◆ **Excerpted data**
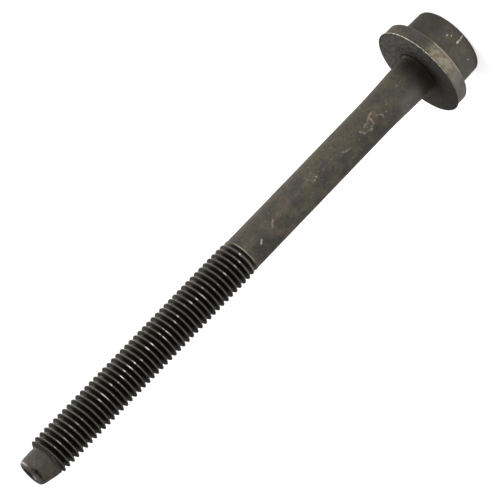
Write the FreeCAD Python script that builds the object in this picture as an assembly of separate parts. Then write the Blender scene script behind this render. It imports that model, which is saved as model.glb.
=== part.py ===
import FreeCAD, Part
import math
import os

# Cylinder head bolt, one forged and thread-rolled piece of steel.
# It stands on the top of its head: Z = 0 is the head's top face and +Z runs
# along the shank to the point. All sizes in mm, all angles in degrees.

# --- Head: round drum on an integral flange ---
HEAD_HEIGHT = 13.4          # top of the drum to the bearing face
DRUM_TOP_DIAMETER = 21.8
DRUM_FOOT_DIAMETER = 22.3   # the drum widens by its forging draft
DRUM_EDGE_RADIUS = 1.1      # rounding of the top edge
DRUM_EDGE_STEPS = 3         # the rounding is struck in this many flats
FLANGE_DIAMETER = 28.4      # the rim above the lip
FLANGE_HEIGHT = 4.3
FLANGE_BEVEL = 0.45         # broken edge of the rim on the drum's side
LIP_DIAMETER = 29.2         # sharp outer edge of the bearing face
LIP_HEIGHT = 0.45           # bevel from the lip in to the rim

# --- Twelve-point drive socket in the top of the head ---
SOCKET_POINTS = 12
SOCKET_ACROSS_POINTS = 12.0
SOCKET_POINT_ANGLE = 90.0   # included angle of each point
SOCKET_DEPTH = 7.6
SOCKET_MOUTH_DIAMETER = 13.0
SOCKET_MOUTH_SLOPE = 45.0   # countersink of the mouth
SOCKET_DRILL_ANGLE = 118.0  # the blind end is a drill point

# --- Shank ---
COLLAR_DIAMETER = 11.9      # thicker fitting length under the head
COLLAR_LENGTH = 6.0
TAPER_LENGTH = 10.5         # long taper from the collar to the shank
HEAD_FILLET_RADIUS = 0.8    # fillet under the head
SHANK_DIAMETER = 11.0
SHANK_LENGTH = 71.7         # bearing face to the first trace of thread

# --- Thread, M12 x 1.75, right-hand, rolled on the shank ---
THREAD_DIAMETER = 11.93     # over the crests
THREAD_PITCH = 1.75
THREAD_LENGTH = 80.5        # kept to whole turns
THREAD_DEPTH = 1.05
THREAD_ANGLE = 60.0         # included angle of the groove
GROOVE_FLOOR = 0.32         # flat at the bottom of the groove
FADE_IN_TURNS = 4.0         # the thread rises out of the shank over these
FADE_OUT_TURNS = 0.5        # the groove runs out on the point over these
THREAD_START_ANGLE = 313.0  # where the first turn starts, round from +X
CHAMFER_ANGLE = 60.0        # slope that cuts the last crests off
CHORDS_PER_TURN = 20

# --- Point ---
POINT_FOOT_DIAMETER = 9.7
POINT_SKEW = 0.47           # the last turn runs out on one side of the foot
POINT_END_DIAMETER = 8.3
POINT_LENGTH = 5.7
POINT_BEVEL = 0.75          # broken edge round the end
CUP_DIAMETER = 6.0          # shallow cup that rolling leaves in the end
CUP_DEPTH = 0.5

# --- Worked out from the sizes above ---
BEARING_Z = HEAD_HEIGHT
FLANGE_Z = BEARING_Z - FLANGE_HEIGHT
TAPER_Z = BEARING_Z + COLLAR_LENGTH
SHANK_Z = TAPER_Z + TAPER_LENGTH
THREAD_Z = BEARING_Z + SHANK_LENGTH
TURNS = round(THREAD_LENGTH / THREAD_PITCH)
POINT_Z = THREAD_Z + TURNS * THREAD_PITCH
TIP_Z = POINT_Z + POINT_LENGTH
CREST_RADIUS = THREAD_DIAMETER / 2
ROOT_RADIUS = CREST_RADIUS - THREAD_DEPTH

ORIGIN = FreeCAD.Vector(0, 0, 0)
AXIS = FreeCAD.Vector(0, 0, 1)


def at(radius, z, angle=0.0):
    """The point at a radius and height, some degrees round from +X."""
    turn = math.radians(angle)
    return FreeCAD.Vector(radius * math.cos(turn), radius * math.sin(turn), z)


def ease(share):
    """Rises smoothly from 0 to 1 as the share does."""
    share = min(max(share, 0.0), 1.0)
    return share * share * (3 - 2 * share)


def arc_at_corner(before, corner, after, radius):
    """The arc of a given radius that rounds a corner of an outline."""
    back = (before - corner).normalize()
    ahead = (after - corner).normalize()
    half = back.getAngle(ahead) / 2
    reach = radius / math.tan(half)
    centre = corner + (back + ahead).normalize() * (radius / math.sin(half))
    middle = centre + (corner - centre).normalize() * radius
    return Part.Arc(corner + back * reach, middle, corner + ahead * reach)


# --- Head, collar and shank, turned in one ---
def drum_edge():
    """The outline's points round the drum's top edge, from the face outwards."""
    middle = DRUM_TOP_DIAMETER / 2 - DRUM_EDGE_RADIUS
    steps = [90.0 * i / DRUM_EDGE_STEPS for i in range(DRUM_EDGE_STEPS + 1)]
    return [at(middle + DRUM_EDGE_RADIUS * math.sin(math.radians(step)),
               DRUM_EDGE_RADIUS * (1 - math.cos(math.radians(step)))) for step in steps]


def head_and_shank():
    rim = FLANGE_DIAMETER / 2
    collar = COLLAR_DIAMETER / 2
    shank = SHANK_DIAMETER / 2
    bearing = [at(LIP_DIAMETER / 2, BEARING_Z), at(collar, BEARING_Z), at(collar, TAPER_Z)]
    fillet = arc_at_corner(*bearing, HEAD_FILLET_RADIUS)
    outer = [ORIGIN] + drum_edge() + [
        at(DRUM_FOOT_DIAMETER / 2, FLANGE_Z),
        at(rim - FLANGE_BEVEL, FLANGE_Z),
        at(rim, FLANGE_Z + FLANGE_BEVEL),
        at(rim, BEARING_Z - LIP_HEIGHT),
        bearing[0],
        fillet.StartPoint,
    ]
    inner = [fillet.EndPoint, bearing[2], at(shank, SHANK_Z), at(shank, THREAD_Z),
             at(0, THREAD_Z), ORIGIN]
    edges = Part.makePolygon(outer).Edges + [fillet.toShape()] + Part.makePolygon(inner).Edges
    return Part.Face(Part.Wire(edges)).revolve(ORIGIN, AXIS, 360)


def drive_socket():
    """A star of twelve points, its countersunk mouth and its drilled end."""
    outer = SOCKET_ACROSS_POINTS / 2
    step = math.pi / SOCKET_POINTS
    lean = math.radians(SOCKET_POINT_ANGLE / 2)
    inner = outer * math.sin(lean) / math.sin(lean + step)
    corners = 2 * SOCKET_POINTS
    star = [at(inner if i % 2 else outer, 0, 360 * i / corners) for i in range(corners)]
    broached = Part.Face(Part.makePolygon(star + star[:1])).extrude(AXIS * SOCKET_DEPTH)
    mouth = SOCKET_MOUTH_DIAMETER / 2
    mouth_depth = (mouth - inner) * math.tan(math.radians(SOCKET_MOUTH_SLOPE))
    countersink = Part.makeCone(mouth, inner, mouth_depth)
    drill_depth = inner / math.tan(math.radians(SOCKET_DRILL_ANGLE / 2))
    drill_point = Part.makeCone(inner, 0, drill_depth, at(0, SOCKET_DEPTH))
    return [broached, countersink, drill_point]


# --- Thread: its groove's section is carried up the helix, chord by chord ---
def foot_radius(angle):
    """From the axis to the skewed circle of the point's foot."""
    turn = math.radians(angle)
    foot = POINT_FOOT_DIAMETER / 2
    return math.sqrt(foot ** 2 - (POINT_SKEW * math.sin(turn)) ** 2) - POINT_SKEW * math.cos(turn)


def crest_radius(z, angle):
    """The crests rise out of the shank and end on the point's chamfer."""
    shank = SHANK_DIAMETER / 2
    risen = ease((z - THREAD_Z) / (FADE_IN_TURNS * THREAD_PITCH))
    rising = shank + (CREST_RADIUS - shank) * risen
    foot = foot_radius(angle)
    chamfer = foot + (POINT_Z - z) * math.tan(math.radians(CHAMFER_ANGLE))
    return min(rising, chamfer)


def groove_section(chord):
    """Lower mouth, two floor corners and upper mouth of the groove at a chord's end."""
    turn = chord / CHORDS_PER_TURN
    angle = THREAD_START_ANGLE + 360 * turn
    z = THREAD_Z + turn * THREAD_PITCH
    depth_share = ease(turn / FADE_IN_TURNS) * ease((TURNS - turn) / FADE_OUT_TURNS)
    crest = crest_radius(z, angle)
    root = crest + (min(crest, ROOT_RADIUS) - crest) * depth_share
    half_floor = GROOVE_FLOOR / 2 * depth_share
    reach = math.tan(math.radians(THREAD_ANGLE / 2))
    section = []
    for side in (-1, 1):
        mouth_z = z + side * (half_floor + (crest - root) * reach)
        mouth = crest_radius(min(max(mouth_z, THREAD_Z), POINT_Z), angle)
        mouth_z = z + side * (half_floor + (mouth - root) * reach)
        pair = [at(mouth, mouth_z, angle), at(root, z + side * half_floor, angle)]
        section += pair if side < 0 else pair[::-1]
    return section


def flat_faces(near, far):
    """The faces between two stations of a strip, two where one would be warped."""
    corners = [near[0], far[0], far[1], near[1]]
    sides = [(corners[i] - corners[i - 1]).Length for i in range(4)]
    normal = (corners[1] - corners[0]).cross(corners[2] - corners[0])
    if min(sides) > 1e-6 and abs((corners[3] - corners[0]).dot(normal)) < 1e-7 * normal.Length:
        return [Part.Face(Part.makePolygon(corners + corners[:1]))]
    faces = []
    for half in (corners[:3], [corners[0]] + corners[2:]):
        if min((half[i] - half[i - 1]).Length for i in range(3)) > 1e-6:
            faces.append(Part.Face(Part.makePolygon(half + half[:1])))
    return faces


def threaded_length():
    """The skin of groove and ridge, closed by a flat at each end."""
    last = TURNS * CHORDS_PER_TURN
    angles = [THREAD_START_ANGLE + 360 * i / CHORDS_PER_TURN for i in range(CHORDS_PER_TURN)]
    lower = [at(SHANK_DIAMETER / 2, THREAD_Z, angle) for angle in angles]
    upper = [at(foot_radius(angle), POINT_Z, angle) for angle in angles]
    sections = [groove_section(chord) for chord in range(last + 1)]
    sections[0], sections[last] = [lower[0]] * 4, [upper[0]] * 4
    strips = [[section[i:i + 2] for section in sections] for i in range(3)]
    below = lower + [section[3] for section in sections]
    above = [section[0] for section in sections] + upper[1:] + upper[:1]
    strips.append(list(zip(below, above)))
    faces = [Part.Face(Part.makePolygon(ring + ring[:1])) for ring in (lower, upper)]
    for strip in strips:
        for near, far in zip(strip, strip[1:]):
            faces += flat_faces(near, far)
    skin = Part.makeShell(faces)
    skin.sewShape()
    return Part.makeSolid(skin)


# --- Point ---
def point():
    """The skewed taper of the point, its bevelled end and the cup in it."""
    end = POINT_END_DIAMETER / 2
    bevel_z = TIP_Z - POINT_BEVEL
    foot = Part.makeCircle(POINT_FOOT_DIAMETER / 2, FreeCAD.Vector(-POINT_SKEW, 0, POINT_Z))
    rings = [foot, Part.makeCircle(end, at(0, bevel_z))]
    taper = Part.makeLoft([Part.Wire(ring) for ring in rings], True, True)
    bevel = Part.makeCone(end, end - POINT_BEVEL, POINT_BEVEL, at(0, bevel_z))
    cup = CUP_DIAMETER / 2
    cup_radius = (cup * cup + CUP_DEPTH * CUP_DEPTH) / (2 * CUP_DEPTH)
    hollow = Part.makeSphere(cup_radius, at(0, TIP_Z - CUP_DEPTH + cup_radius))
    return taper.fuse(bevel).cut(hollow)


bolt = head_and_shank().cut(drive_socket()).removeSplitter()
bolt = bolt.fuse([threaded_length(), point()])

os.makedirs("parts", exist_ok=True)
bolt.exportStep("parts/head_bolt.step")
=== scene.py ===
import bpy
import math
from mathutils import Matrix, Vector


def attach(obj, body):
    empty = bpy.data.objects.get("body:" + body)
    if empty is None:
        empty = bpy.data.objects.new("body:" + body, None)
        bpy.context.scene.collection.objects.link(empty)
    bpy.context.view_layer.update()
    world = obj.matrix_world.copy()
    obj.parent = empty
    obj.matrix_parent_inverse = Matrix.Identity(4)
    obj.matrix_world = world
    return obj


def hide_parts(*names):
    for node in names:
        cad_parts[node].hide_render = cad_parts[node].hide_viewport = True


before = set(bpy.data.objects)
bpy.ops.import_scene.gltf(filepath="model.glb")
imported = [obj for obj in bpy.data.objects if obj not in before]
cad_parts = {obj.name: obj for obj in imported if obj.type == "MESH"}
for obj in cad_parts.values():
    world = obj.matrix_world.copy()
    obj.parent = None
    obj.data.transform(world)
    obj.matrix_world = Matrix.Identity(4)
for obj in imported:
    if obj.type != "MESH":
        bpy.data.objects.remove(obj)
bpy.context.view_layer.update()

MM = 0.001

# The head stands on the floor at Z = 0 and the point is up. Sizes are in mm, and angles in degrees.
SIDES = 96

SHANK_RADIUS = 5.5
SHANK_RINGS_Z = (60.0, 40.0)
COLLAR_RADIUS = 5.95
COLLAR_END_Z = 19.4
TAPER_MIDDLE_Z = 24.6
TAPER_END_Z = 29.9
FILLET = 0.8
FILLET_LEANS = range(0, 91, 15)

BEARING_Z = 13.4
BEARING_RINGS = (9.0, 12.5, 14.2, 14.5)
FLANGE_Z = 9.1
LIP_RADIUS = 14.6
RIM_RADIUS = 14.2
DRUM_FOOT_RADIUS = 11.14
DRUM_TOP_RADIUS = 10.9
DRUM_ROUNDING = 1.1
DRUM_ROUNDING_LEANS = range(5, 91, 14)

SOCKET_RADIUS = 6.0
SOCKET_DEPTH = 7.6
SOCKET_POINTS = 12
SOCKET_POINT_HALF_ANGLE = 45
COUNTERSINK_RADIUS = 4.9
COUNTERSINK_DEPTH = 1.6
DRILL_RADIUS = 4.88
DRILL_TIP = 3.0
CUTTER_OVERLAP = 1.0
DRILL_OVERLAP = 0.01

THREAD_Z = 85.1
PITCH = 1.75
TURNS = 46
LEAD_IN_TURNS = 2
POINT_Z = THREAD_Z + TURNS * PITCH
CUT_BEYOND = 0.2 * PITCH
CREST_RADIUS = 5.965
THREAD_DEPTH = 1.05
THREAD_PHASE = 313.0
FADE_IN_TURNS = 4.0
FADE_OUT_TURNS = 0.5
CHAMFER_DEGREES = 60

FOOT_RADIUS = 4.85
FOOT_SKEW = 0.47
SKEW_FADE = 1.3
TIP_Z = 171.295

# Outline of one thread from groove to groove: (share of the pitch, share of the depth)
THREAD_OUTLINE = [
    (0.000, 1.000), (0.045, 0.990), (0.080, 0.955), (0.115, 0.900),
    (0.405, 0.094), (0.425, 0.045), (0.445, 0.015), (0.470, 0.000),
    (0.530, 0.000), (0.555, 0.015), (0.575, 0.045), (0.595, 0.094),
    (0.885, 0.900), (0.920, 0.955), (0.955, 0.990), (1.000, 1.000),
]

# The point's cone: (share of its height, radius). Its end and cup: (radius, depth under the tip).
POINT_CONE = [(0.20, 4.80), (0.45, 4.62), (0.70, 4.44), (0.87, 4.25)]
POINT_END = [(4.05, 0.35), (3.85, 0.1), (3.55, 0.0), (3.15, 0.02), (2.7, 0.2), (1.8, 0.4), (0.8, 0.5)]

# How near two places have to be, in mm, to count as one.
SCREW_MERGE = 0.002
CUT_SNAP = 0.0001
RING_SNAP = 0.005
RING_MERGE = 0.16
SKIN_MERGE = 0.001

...

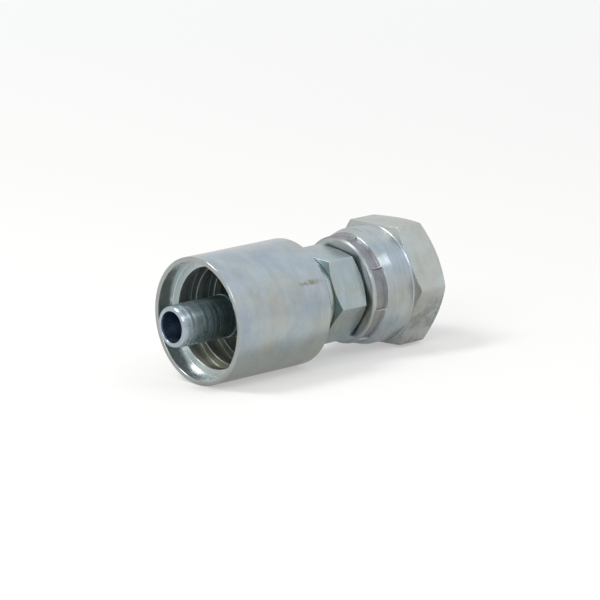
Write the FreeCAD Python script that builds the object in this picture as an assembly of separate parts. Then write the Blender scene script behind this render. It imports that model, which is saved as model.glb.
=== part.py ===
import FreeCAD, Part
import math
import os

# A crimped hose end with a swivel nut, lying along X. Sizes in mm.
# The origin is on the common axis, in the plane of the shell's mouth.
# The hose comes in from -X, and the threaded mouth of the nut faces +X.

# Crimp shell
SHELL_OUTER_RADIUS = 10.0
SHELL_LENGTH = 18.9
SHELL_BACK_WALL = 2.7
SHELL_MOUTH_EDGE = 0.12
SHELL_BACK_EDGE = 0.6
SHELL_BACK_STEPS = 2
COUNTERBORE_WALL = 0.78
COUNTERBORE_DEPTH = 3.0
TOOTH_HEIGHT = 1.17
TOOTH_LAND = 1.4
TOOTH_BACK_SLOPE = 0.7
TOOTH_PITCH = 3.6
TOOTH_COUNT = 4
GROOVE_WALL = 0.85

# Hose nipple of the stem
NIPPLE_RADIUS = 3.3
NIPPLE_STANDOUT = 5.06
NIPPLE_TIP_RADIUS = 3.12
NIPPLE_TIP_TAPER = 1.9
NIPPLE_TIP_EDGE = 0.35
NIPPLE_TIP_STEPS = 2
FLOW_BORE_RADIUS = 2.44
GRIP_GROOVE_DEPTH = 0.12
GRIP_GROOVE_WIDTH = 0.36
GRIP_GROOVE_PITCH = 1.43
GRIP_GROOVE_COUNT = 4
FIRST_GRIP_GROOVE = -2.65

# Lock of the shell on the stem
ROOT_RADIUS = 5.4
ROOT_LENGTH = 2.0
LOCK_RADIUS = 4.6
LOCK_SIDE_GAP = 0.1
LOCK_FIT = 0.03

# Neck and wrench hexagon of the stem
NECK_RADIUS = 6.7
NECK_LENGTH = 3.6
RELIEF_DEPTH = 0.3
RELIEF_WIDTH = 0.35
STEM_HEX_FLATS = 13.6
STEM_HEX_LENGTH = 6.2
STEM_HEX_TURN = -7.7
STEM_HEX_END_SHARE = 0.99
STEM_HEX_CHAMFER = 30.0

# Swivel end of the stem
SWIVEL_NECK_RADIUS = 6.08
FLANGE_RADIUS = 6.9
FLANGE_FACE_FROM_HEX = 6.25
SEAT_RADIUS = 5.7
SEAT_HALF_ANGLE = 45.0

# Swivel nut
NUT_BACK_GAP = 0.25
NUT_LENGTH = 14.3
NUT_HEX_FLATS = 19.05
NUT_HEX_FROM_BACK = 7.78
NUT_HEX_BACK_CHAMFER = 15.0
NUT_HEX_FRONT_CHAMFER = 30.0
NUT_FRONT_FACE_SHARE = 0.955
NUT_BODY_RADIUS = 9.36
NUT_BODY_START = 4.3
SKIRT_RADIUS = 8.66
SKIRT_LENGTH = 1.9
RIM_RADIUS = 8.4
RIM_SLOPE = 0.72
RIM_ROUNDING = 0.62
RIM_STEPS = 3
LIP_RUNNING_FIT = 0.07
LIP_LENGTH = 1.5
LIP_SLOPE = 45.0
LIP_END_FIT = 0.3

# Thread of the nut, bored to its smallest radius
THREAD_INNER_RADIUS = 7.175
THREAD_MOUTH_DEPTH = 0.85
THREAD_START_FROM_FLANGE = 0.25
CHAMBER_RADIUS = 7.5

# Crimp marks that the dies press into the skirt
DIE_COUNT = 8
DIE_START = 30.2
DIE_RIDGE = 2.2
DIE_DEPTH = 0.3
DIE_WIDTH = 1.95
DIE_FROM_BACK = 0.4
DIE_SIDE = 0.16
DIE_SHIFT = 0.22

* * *

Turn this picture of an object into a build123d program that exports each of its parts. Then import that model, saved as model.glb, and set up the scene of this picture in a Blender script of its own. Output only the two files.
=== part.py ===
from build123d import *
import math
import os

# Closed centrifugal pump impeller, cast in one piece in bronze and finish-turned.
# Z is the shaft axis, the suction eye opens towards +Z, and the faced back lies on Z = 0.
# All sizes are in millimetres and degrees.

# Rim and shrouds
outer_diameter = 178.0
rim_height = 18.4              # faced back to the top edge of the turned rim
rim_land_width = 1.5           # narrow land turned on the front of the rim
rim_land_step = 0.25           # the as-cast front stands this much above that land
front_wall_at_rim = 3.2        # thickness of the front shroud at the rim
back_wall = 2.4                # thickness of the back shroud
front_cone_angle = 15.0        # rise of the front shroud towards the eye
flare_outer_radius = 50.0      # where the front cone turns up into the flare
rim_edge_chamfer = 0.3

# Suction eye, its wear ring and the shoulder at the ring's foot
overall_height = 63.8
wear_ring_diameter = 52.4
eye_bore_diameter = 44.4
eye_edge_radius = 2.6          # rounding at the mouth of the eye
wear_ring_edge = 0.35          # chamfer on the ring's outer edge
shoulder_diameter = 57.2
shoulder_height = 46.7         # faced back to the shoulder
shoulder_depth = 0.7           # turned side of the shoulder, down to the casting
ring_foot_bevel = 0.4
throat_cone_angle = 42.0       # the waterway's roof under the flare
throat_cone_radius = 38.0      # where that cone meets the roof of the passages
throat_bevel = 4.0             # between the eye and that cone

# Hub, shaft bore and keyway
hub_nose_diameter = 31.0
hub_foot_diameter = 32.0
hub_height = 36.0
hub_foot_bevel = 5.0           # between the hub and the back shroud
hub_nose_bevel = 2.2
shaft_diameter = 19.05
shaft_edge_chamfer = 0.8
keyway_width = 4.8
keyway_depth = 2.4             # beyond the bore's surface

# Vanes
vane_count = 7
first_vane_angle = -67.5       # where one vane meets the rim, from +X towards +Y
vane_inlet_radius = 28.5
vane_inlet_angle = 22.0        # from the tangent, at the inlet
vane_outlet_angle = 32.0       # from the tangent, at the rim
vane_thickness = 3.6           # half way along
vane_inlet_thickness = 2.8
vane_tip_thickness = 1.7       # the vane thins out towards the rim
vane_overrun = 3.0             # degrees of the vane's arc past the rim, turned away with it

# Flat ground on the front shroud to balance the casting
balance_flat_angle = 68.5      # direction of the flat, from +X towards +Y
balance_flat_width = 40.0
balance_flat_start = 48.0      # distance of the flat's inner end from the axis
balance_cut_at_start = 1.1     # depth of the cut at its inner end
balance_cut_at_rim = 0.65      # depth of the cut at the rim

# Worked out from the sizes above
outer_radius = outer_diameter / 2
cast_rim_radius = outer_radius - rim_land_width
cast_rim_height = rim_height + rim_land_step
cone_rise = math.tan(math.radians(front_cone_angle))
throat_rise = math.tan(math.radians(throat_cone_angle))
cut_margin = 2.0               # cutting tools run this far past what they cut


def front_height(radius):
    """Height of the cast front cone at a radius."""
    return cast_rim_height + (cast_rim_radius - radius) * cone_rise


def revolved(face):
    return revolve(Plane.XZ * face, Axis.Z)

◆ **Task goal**
Your task is to transcribe only the lines from the line containing "before = set(bpy.data.objects)" through the line containing "FILLET_LEANS = range(0, 91, 15)", word for word.

◆ **Problem solution**
before = set(bpy.data.objects)
bpy.ops.import_scene.gltf(filepath="model.glb")
imported = [obj for obj in bpy.data.objects if obj not in before]
cad_parts = {obj.name: obj for obj in imported if obj.type == "MESH"}
for obj in cad_parts.values():
    world = obj.matrix_world.copy()
    obj.parent = None
    obj.data.transform(world)
    obj.matrix_world = Matrix.Identity(4)
for obj in imported:
    if obj.type != "MESH":
        bpy.data.objects.remove(obj)
bpy.context.view_layer.update()

MM = 0.001

# The head stands on the floor at Z = 0 and the point is up. Sizes are in mm, and angles in degrees.
SIDES = 96

SHANK_RADIUS = 5.5
SHANK_RINGS_Z = (60.0, 40.0)
COLLAR_RADIUS = 5.95
COLLAR_END_Z = 19.4
TAPER_MIDDLE_Z = 24.6
TAPER_END_Z = 29.9
FILLET = 0.8
FILLET_LEANS = range(0, 91, 15)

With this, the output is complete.